Using a BSP, locating a set of objects to compare distances with is pretty easy. Just find the smallest set of squares or cubes which contain the edges of your distance box.
For the angle, I don't know of anything. I suppose that you could store each object in a second list or tree sorted by its angle. Then you would find every object at the proper distance using the BSP, every object at the proper angles using the angle tree, then do a set intersection.
You have effectively described a "three dimensional cyclindrical space", ie. a space that is locally three dimensional but where one dimension is topologically cyclic. In other words, it is locally flat and may be modeled as the boundary of a four-dimensional object C4 in (x, y, z, w) defined by
z^2 + w^2 = 1
where
a = arctan(w/z)
With this model, the space defined by your constraints is a 2-dimensional cylinder wrapped "lengthwise" around a cross section wedge, where the wedge wraps around the 4-d cylindrical space with an angle of 2 * threshold_2. This can be modeled using a "modified k-d tree" approach (modified 3-d tree), where the data structure is not a tree but actually a graph (it has cycles). You can still partition this space into cells with hyperplane separation, but traveling along the curve defined by (z, w) in the positive direction may encounter a point encountered in the negative direction. The tree should be modified to actually lead to these nodes from both directions, so that the edges are bidirectional (in the z-w curve direction - the others are obviously still unidirectional).

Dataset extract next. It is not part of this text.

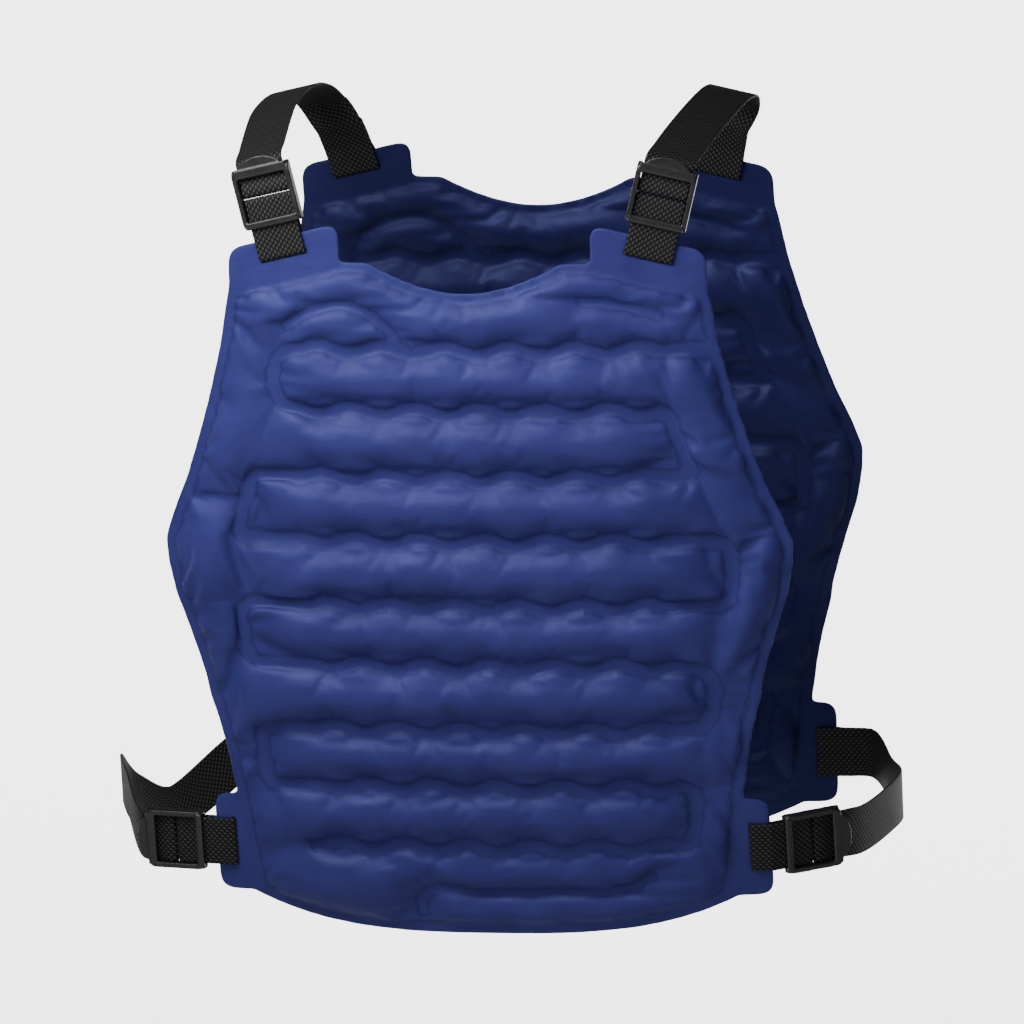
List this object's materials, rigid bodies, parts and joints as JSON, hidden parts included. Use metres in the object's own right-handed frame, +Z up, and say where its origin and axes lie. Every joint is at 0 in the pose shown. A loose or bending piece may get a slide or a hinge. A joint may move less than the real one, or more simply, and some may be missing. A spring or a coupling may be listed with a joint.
{
  "type": "cooling vest",
  "caption": "Quilted two-panel cooling vest with wavy welded channels, joined by webbing shoulder and waist straps with ladder buckles.",
  "frame": {"origin": "midway between the undersides of the two shoulder straps at their highest point, where the wearer's shoulders carry the vest", "axes": "+Z up, -Y towards the front panel, +X to the right of someone who looks at the front panel"},
  "size_m": [0.4835, 0.2641, 0.4943],
  "materials": {
    "coated_fabric": "satin coated nylon, navy to royal blue",
    "webbing": "black woven webbing",
    "buckle_plastic": "fine-grained moulded black"
  },
  "bodies": {
    "root": {"front_panel": "coated_fabric", "back_panel": "coated_fabric", "shoulder_left_strap": "webbing", "shoulder_left_anchor_loop": "webbing", "shoulder_left_buckle": "buckle_plastic", "shoulder_right_strap": "webbing", "shoulder_right_anchor_loop": "webbing", "shoulder_right_buckle": "buckle_plastic", "waist_left_strap": "webbing", "waist_left_anchor_loop": "webbing", "waist_left_buckle": "buckle_plastic", "waist_right_strap": "webbing", "waist_right_anchor_loop": "webbing", "waist_right_buckle": "buckle_plastic"}
  },
  "joints": []
}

These cycles do not change the effectiveness of the data structure in locating nearby points or allowing your constraint search. In fact, for the most part, those algorithms are only slightly modified (the simplest approach being to hold a visited node data structure to prevent cycles in the search - you test the next neighbors about to be searched).
This will work especially well for your criteria, since the region you define is effectively bounded by these axis-defined hyperplane-bounded cells of a k-d tree, and so the search termination will leave a region on average populated around pi / 4 percent of the area.